* Dataset excerpt
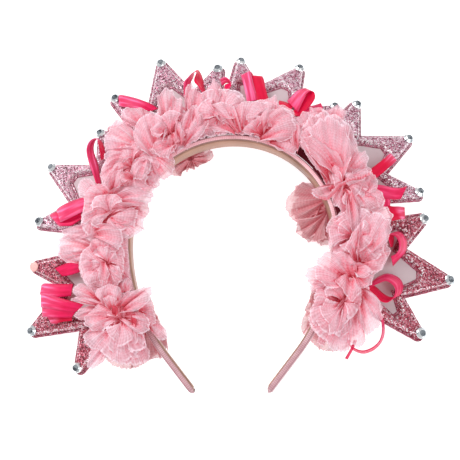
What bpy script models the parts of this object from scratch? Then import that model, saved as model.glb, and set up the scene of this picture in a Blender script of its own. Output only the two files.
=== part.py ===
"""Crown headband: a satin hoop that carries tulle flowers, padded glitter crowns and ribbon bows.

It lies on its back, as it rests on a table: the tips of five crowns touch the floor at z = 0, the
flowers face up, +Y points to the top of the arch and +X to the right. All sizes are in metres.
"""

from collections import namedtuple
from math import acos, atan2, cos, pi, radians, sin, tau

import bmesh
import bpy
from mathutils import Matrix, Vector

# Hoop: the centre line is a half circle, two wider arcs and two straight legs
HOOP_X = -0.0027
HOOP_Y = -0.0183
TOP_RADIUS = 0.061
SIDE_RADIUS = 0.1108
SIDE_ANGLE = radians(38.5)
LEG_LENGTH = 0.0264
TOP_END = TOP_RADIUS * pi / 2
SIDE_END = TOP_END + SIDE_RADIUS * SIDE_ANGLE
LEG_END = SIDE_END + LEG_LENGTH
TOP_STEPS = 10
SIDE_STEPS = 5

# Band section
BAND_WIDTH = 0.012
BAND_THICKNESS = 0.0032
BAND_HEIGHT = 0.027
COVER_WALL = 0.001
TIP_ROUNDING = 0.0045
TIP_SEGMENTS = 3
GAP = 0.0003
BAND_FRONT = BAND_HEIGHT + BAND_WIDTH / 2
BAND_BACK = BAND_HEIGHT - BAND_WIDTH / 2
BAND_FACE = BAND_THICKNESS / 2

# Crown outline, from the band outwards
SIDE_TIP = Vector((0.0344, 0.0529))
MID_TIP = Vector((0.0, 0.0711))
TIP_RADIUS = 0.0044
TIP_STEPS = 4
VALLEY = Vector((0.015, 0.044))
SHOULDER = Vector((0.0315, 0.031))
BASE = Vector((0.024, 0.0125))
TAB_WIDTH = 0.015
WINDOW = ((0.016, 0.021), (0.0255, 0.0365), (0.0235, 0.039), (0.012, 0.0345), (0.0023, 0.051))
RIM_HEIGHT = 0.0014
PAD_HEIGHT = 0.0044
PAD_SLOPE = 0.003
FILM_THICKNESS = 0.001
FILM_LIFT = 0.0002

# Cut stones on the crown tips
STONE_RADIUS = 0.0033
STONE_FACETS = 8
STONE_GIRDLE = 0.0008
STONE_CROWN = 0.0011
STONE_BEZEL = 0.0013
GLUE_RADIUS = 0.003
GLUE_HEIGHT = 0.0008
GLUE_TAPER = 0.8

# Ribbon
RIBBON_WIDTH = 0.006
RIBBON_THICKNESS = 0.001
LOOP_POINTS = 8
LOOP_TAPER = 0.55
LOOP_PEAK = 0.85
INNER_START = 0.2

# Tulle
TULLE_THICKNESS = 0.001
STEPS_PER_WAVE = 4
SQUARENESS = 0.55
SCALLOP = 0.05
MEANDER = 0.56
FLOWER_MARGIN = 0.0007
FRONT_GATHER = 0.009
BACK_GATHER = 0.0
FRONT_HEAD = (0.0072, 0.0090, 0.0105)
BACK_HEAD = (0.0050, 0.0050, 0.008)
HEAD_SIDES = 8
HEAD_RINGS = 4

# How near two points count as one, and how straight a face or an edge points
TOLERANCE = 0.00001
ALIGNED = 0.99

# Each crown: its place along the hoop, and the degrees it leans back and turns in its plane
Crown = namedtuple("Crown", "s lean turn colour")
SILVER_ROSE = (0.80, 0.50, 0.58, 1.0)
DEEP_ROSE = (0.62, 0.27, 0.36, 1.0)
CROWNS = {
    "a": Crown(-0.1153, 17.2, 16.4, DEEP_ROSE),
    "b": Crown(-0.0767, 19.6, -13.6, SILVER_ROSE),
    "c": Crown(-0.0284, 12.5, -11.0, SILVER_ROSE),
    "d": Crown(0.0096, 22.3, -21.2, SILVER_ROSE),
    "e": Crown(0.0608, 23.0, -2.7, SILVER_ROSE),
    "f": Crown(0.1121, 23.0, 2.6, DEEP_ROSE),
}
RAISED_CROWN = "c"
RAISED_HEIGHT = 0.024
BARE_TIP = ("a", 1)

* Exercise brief
Quote the entire listing above exactly.

* Finished answer
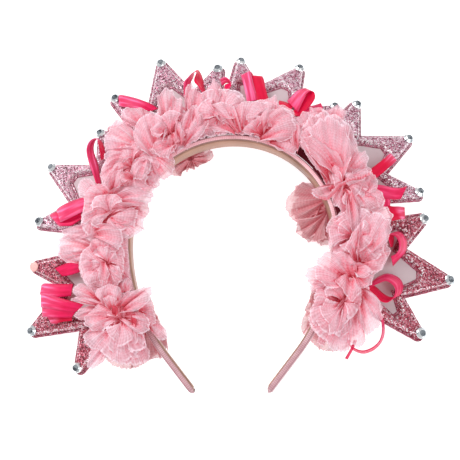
What bpy script models the parts of this object from scratch? Then import that model, saved as model.glb, and set up the scene of this picture in a Blender script of its own. Output only the two files.
=== part.py ===
"""Crown headband: a satin hoop that carries tulle flowers, padded glitter crowns and ribbon bows.

It lies on its back, as it rests on a table: the tips of five crowns touch the floor at z = 0, the
flowers face up, +Y points to the top of the arch and +X to the right. All sizes are in metres.
"""

from collections import namedtuple
from math import acos, atan2, cos, pi, radians, sin, tau

import bmesh
import bpy
from mathutils import Matrix, Vector

# Hoop: the centre line is a half circle, two wider arcs and two straight legs
HOOP_X = -0.0027
HOOP_Y = -0.0183
TOP_RADIUS = 0.061
SIDE_RADIUS = 0.1108
SIDE_ANGLE = radians(38.5)
LEG_LENGTH = 0.0264
TOP_END = TOP_RADIUS * pi / 2
SIDE_END = TOP_END + SIDE_RADIUS * SIDE_ANGLE
LEG_END = SIDE_END + LEG_LENGTH
TOP_STEPS = 10
SIDE_STEPS = 5

# Band section
BAND_WIDTH = 0.012
BAND_THICKNESS = 0.0032
BAND_HEIGHT = 0.027
COVER_WALL = 0.001
TIP_ROUNDING = 0.0045
TIP_SEGMENTS = 3
GAP = 0.0003
BAND_FRONT = BAND_HEIGHT + BAND_WIDTH / 2
BAND_BACK = BAND_HEIGHT - BAND_WIDTH / 2
BAND_FACE = BAND_THICKNESS / 2

# Crown outline, from the band outwards
SIDE_TIP = Vector((0.0344, 0.0529))
MID_TIP = Vector((0.0, 0.0711))
TIP_RADIUS = 0.0044
TIP_STEPS = 4
VALLEY = Vector((0.015, 0.044))
SHOULDER = Vector((0.0315, 0.031))
BASE = Vector((0.024, 0.0125))
TAB_WIDTH = 0.015
WINDOW = ((0.016, 0.021), (0.0255, 0.0365), (0.0235, 0.039), (0.012, 0.0345), (0.0023, 0.051))
RIM_HEIGHT = 0.0014
PAD_HEIGHT = 0.0044
PAD_SLOPE = 0.003
FILM_THICKNESS = 0.001
FILM_LIFT = 0.0002

# Cut stones on the crown tips
STONE_RADIUS = 0.0033
STONE_FACETS = 8
STONE_GIRDLE = 0.0008
STONE_CROWN = 0.0011
STONE_BEZEL = 0.0013
GLUE_RADIUS = 0.003
GLUE_HEIGHT = 0.0008
GLUE_TAPER = 0.8

# Ribbon
RIBBON_WIDTH = 0.006
RIBBON_THICKNESS = 0.001
LOOP_POINTS = 8
LOOP_TAPER = 0.55
LOOP_PEAK = 0.85
INNER_START = 0.2

# Tulle
TULLE_THICKNESS = 0.001
STEPS_PER_WAVE = 4
SQUARENESS = 0.55
SCALLOP = 0.05
MEANDER = 0.56
FLOWER_MARGIN = 0.0007
FRONT_GATHER = 0.009
BACK_GATHER = 0.0
FRONT_HEAD = (0.0072, 0.0090, 0.0105)
BACK_HEAD = (0.0050, 0.0050, 0.008)
HEAD_SIDES = 8
HEAD_RINGS = 4

# How near two points count as one, and how straight a face or an edge points
TOLERANCE = 0.00001
ALIGNED = 0.99

# Each crown: its place along the hoop, and the degrees it leans back and turns in its plane
Crown = namedtuple("Crown", "s lean turn colour")
SILVER_ROSE = (0.80, 0.50, 0.58, 1.0)
DEEP_ROSE = (0.62, 0.27, 0.36, 1.0)
CROWNS = {
    "a": Crown(-0.1153, 17.2, 16.4, DEEP_ROSE),
    "b": Crown(-0.0767, 19.6, -13.6, SILVER_ROSE),
    "c": Crown(-0.0284, 12.5, -11.0, SILVER_ROSE),
    "d": Crown(0.0096, 22.3, -21.2, SILVER_ROSE),
    "e": Crown(0.0608, 23.0, -2.7, SILVER_ROSE),
    "f": Crown(0.1121, 23.0, 2.6, DEEP_ROSE),
}
RAISED_CROWN = "c"
RAISED_HEIGHT = 0.024
BARE_TIP = ("a", 1)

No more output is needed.